--- Start of DATASET EXCERPT ---

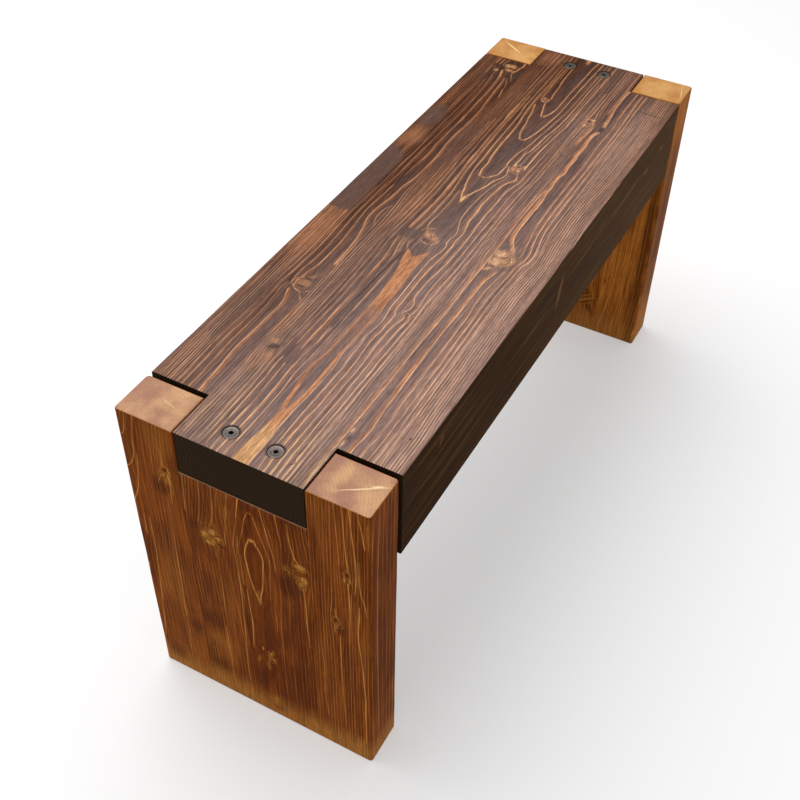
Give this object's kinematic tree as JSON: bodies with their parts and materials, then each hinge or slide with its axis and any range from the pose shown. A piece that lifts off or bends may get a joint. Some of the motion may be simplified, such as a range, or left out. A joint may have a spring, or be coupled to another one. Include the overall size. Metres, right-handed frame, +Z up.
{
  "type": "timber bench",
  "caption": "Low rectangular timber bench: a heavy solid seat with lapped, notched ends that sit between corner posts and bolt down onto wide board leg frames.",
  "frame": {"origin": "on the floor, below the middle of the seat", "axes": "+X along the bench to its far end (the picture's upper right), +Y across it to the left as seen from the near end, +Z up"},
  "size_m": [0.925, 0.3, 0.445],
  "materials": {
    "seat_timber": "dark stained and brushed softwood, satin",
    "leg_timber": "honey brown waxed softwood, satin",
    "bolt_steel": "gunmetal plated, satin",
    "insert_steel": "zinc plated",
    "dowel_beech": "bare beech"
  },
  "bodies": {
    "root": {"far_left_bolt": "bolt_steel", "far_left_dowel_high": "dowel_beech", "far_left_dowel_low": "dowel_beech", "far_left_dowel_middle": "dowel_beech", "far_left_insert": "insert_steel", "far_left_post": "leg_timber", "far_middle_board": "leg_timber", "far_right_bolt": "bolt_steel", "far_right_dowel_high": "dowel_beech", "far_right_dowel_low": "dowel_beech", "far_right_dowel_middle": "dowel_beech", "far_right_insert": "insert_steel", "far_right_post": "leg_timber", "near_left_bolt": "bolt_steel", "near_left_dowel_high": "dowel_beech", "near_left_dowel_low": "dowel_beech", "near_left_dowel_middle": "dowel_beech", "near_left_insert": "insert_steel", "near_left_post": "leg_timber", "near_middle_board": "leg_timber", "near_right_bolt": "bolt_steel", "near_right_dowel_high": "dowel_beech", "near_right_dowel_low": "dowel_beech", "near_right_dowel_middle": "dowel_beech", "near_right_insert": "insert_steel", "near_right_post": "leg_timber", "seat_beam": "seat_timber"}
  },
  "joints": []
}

--- End of DATASET EXCERPT ---

- [PROBLEM]: Make an exact copy of the material above.

- [RESULT OF THIS EXERCISE]:
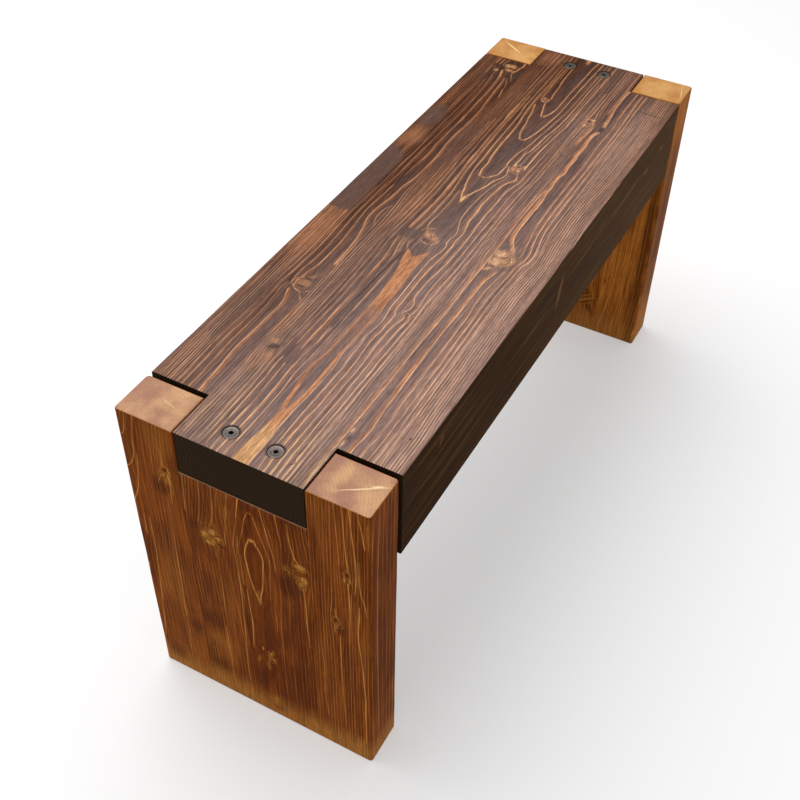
Give this object's kinematic tree as JSON: bodies with their parts and materials, then each hinge or slide with its axis and any range from the pose shown. A piece that lifts off or bends may get a joint. Some of the motion may be simplified, such as a range, or left out. A joint may have a spring, or be coupled to another one. Include the overall size. Metres, right-handed frame, +Z up.
{
  "type": "timber bench",
  "caption": "Low rectangular timber bench: a heavy solid seat with lapped, notched ends that sit between corner posts and bolt down onto wide board leg frames.",
  "frame": {"origin": "on the floor, below the middle of the seat", "axes": "+X along the bench to its far end (the picture's upper right), +Y across it to the left as seen from the near end, +Z up"},
  "size_m": [0.925, 0.3, 0.445],
  "materials": {
    "seat_timber": "dark stained and brushed softwood, satin",
    "leg_timber": "honey brown waxed softwood, satin",
    "bolt_steel": "gunmetal plated, satin",
    "insert_steel": "zinc plated",
    "dowel_beech": "bare beech"
  },
  "bodies": {
    "root": {"far_left_bolt": "bolt_steel", "far_left_dowel_high": "dowel_beech", "far_left_dowel_low": "dowel_beech", "far_left_dowel_middle": "dowel_beech", "far_left_insert": "insert_steel", "far_left_post": "leg_timber", "far_middle_board": "leg_timber", "far_right_bolt": "bolt_steel", "far_right_dowel_high": "dowel_beech", "far_right_dowel_low": "dowel_beech", "far_right_dowel_middle": "dowel_beech", "far_right_insert": "insert_steel", "far_right_post": "leg_timber", "near_left_bolt": "bolt_steel", "near_left_dowel_high": "dowel_beech", "near_left_dowel_low": "dowel_beech", "near_left_dowel_middle": "dowel_beech", "near_left_insert": "insert_steel", "near_left_post": "leg_timber", "near_middle_board": "leg_timber", "near_right_bolt": "bolt_steel", "near_right_dowel_high": "dowel_beech", "near_right_dowel_low": "dowel_beech", "near_right_dowel_middle": "dowel_beech", "near_right_insert": "insert_steel", "near_right_post": "leg_timber", "seat_beam": "seat_timber"}
  },
  "joints": []
}